May 2026

May in Southern Vermont

The leaves are back. So is everyone's social calendar.

May is when southern Vermont wakes up all at once. The galleries stay open late, the trail shoes come back out, food festivals start making ambitious promises, and every town seems to remember it has a bandstand, a theater, a museum, or a slightly muddy field worth gathering in.

This month, the trick is not finding something to do. The trick is choosing.

Brattleboro

Stone Church keeps the Brattleboro music calendar loud, varied, and slightly unpredictable, which is exactly what it is for.

If you want the full month, start with Stone Church's own calendar.
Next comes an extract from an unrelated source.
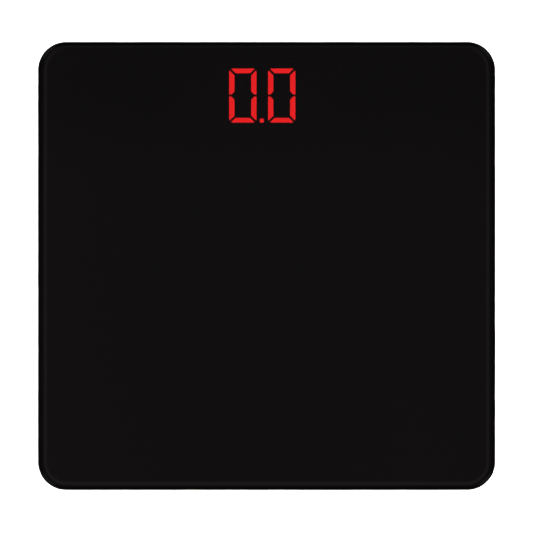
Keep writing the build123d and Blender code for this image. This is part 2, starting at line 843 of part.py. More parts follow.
for corner in corners:
    with BuildPart() as bond_pad:
        with BuildSketch(foot_plane(corner, housing_top)):
            Circle(foot_radius - tape_inset)
        extrude(amount=tape_thickness)
    save(bond_pad, f"bond_pad_{corner}")

    with BuildPart() as foot_housing:
        with BuildSketch(foot_plane(corner, foot_wall_bottom)):
            Circle(foot_radius)
        extrude(amount=housing_top - foot_wall_bottom)
        fillet(foot_housing.edges().group_by(Axis.Z)[-1], foot_edge_round)
        with BuildSketch(foot_plane(corner, foot_wall_bottom)):
            Circle(wall_inner_radius - foot_lip_width)
        extrude(amount=foot_lip_height, mode=Mode.SUBTRACT)
        with BuildSketch(foot_plane(corner, foot_wall_bottom + foot_lip_height)):
            Circle(wall_inner_radius)
        extrude(amount=foot_roof_bottom - foot_wall_bottom - foot_lip_height, mode=Mode.SUBTRACT)
        # Square seat that bears on the rim of the load cell
        with BuildSketch(foot_plane(corner, load_cell_top)):
            RectangleRounded(seat_outer, seat_outer, load_cell_corner)
            Rectangle(seat_inner, seat_inner, mode=Mode.SUBTRACT)
        extrude(amount=foot_roof_bottom - load_cell_top)
        # Two clips that keep the load cell from falling out
        clip_bottom = load_cell_bottom - clip_nose_height
        with BuildSketch(foot_plane(corner, clip_bottom)):
            with Locations((0, clip_x + clip_arm / 2), (0, -clip_x - clip_arm / 2)):
                Rectangle(clip_width, clip_arm)
        extrude(amount=foot_roof_bottom - clip_bottom)
        with BuildSketch(foot_plane(corner, clip_bottom)):
            nose_y = clip_x - clip_nose / 2
            with Locations((0, nose_y), (0, -nose_y)):
                Rectangle(clip_width, clip_nose)
        extrude(amount=clip_nose_height)
        # Passage for the lead, from the seat out through the wall
        with BuildSketch(foot_plane(corner, lead_z - lead_radius - lead_hole_clearance)):
            with Locations(((foot_radius + lead_hole_overrun) / 2, 0)):
                Rectangle(foot_radius + lead_hole_overrun, 2 * (lead_radius + lead_hole_clearance))
        extrude(amount=2 * (lead_radius + lead_hole_clearance), mode=Mode.SUBTRACT)
    save(foot_housing, f"foot_housing_{corner}")

    with BuildPart() as load_cell:
        with BuildSketch(foot_plane(corner, load_cell_bottom)):
            RectangleRounded(load_cell_size, load_cell_size, load_cell_corner)
            # The slot runs round three sides of the tongue and leaves it joined at its root
            opening = load_cell_size - 2 * tongue_tip_inset
            Rectangle(tongue_width + 2 * tongue_slot, opening, mode=Mode.SUBTRACT)
            with Locations((0, tongue_slot)):
                Rectangle(tongue_width, opening)
        extrude(amount=load_cell_thickness)
    save(load_cell, f"load_cell_{corner}")

    with BuildPart() as gauge_seal:
        with BuildSketch(foot_plane(corner, load_cell_top)):
            RectangleRounded(seal_size[0], seal_size[1], seal_round)
        extrude(amount=seal_size[2])
        fillet(gauge_seal.edges().group_by(Axis.Z)[-1], seal_round / 2)
    save(gauge_seal, f"gauge_seal_{corner}")

    with BuildPart() as foot_cup:
        with BuildSketch(foot_plane(corner, cup_bottom)):
            Circle(cup_radius)
        extrude(amount=cup_flange_bottom - cup_bottom)
        fillet(foot_cup.edges().group_by(Axis.Z)[0], cup_edge_round)
        with BuildSketch(foot_plane(corner, cup_flange_bottom)):
            Circle(wall_inner_radius - cup_flange_gap)
        extrude(amount=cup_flange_height)
        with BuildSketch(foot_plane(corner, cup_flange_bottom + cup_flange_height)):
            Circle(stem_radius)
        extrude(amount=load_cell_bottom - cup_flange_bottom - cup_flange_height)
        with BuildSketch(foot_plane(corner, cup_bottom)):
            Circle(pad_radius)
        extrude(amount=pad_height - cup_bottom, mode=Mode.SUBTRACT)
    save(foot_cup, f"foot_cup_{corner}")

    with BuildPart() as foot_pad:
        with BuildSketch(foot_plane(corner)):
            Circle(pad_radius)
        extrude(amount=pad_height)
        fillet(foot_pad.edges().group_by(Axis.Z)[0], pad_edge_round)
        with BuildSketch(foot_plane(corner)):
            for groove_radius in pad_groove_radii:
                Circle(groove_radius + pad_groove_width / 2)
                Circle(groove_radius - pad_groove_width / 2, mode=Mode.SUBTRACT)
        extrude(amount=pad_groove_depth, mode=Mode.SUBTRACT)
    save(foot_pad, f"foot_pad_{corner}")

# ---- Leads from the load cells ----

for corner, (side_x, side_y) in corners.items():
    seal_x = side_x * (foot_x - seal_face_x)
    with BuildPart() as cell_leads:
        with BuildLine() as route:
            if side_y < 0:
                FilletPolyline(
                    (seal_x, -foot_y, lead_z),
                    (side_x * lead_x, -foot_y, lead_z),
                    (side_x * lead_x, board_connector_y - connector_depth / 2, lead_z),
                    radius=lead_bend,
                )
            else:
                connector_face = side_connector_x + connector_depth / 2
                Line((seal_x, foot_y, lead_z), (side_x * connector_face, foot_y, lead_z))
        with BuildSketch(Plane(origin=route.line @ 0, z_dir=route.line % 0)):
            Circle(lead_radius)
        sweep(path=route.line)
    save(cell_leads, f"cell_leads_{corner}")

for side_name, side in sides.items():
    with BuildPart() as cable_duct:
        start_x = side * (foot_x - foot_radius - duct_end_gap)
        with BuildLine() as route:
            FilletPolyline(
                (start_x, -foot_y, 0),
                (side * lead_x, -foot_y, 0),
                (side * lead_x, housing_front - duct_end_gap, 0),
                radius=lead_bend,
            )
        with BuildSketch(Plane(origin=(start_x, -foot_y, 0), x_dir=(0, -side, 0), z_dir=(-side, 0, 0))):
            with Locations((0, (duct_bottom + print_bottom) / 2)):
                Rectangle(duct_width, print_bottom - duct_bottom)
            with Locations((0, (duct_bottom + print_bottom - duct_roof) / 2)):
                channel_height = print_bottom - duct_roof - duct_bottom
                Rectangle(duct_channel, channel_height, mode=Mode.SUBTRACT)
        sweep(path=route.line)
        # Clips that cross the open side and hold the lead in
        with BuildSketch(Plane.XY.offset(duct_bottom)):
            for clip_y in duct_clip_ys:
                with Locations((side * lead_x, clip_y)):
                    Rectangle(duct_channel, duct_clip_length)
        extrude(amount=duct_clip_height)
    save(cable_duct, f"cable_duct_front_{side_name}")
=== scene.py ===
import json
import math

import bmesh
import bpy
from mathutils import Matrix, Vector


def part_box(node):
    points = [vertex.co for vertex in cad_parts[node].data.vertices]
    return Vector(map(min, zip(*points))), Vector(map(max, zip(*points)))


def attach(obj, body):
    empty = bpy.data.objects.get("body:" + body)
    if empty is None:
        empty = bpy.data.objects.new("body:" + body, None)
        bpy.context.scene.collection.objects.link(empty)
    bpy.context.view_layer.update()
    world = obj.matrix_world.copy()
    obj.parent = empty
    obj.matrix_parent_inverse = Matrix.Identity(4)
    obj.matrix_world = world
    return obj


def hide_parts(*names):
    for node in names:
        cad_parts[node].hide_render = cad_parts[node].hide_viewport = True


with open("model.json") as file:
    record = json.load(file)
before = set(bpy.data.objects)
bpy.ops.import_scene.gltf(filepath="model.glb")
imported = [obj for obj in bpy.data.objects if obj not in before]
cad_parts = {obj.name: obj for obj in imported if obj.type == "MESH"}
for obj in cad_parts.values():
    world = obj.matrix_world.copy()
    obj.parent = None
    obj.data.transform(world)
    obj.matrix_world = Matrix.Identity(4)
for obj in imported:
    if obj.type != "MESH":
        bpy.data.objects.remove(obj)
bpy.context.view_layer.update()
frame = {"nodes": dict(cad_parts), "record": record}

# ---- Sizes in metres ----

RIM_WIDTH = 0.0065
RIM_HEIGHT = 0.0036
CORNER_RADIUS = 0.0184
LOWER_EDGE = 0.0008
WINDOW_RADIUS = 0.002
INK_LIFT = 0.00003
RIM_STEPS = 22
LOWER_STEPS = 6
CORNER_STEPS = 28

# ---- Camera: millimetres for the lens and sensor, metres for the rest ----

LENS = 200.0
SENSOR = 36.0
FRAME_WIDTH = 0.3497
CENTRE_SHIFT_X = -0.00007
CENTRE_SHIFT_Y = -0.00036
CLIP_NEAR = 0.1
CLIP_FAR = 20.0

# ---- Floor and softboxes: metres and watts ----

PAPER = (0.9, 0.9, 0.9)
PAPER_ROUGHNESS = 0.9
FLOOR_HALF_SIZE = 6.0
FLOOR_FADE_START = 1.2
FLOOR_FADE_END = 2.6
TOP_LIGHT_HEIGHT = 2.6
TOP_LIGHT_SIZE = 1.4
TOP_LIGHT_POWER = 150.0
SIDE_LIGHT_HEIGHT = 1.6
SIDE_LIGHT_DISTANCE = 1.9
SIDE_LIGHT_WIDTH = 1.6
SIDE_LIGHT_DEPTH = 1.2
SIDE_LIGHT_POWER = 55.0
UNDER_LIGHT_HEIGHT = -1.6
UNDER_LIGHT_SIZE = 1.6
UNDER_LIGHT_POWER = 40.0

# ---- The room that the glass mirrors ----

# Half-angles of the ceiling ring in degrees, then radiances

RING_SIDE = 19.0
RING_FRONT = 29.0
RING_BACK = 43.0
RING_STRENGTH = 0.125
ROOM_STRENGTH = 0.124
PANEL_STRENGTH = 0.5
RING_BACK_SHARE = 0.56
ROOM_TINT = (1.0, 0.87, 0.93)
FADE_BEHIND = 0.84
FADE_RIGHT = 0.88
LOWEST_ROOM = 0.12
SHELF_RATE = 27.0
SHELF_DARK = 0.12
# From where to where each of them fades: over the ring's reach, the tangent of the tilt from the zenith,
# or the sine of the height
RING_INNER_EDGE = (0.1, 0.8)
RING_OUTER_EDGE = (1.1, 1.9)
RING_FRONT_TO_BACK = (-0.3, 0.6)
BEHIND_EDGE = (0.025, 0.065)
RIGHT_EDGE = (0.045, 0.085)
PANEL_SIDE_EDGE = (0.72, 0.96)
PANEL_LOWER_EDGE = (0.06, 0.2)
PANEL_UPPER_EDGE = (0.35, 0.75)
SHELF_EDGE = (-0.35, 0.35)

# ---- Colours and surfaces that several materials share ----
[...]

The venue tends to add and update shows as the season fills in.

BMAC has the cleanest May arts lineup in Brattleboro: late museum hours, hands-on making, and a members' evening with artist Michaela Harlow.

If you have been meaning to do Gallery Walk "one of these months," May is the month it stops sounding theoretical.

Gallery Walk returns for the season with galleries, maker energy, downtown wandering, and the reliable feeling that Brattleboro has more going on per square block than should be physically possible.

Putney

Next Stage has a strong May, especially if your ideal night out involves actual listening rather than shouting over a bar.

Putney in May is sneaky-good: dinner, a show, and then the short drive home with the windows cracked because you are pretending it is fully summer.

Bennington

Bennington Theater's May calendar is compact, local, and nicely varied: drag, trivia, improv, and a low-cost theater weekend.

This is the rare venue where you can make an argument for going twice in one week and not feel irresponsible.

Bennington Museum is leaning into regional history, folk tradition, and a little well-timed Vermont scandal.

The end-of-month opening of Vermont Vice is the one to watch. It has the title of an exhibit people will claim they are seeing for "historical reasons," which is how you know it will be fun.

Bennington starts the month with a homebrew street-festival situation and closes the big Memorial Day stretch with Mayfest. That is a respectable civic arc.

North Bennington

Spring ephemerals, old grounds, and an excuse to get outside before the day gets away from you. Rain, shine, or snow, because Vermont likes to keep legal options open.

Manchester

Manchester gets Memorial Day weekend started with tastings, tours, wine dinners, chef-led events, a Grand Tasting, and enough well-plated optimism to make you briefly believe you are the kind of person who plans weekends elegantly.

Arlington

This one technically starts the evening before May, but the festival's main May dates bring the Bamboo Derby, art, river culture, brews, and a very good excuse to spend time around Arlington and the Battenkill.

Townshend

This is a fundraiser for Grace Cottage at Big Picture Farm, which means the pitch is simple: baby goats, a good cause, and almost no moral downside. Sometimes an event knows exactly what it is.

Run, walk, roll, stroll, or push a stroller. The 17th annual Grace Cottage 5K is low-pressure, community-minded, and supports a hospital people around here genuinely rely on.

Wilmington

Pettee keeps the Wilmington calendar quietly useful: books, families, and the sort of local programming that makes a small town feel like it is taking care of itself.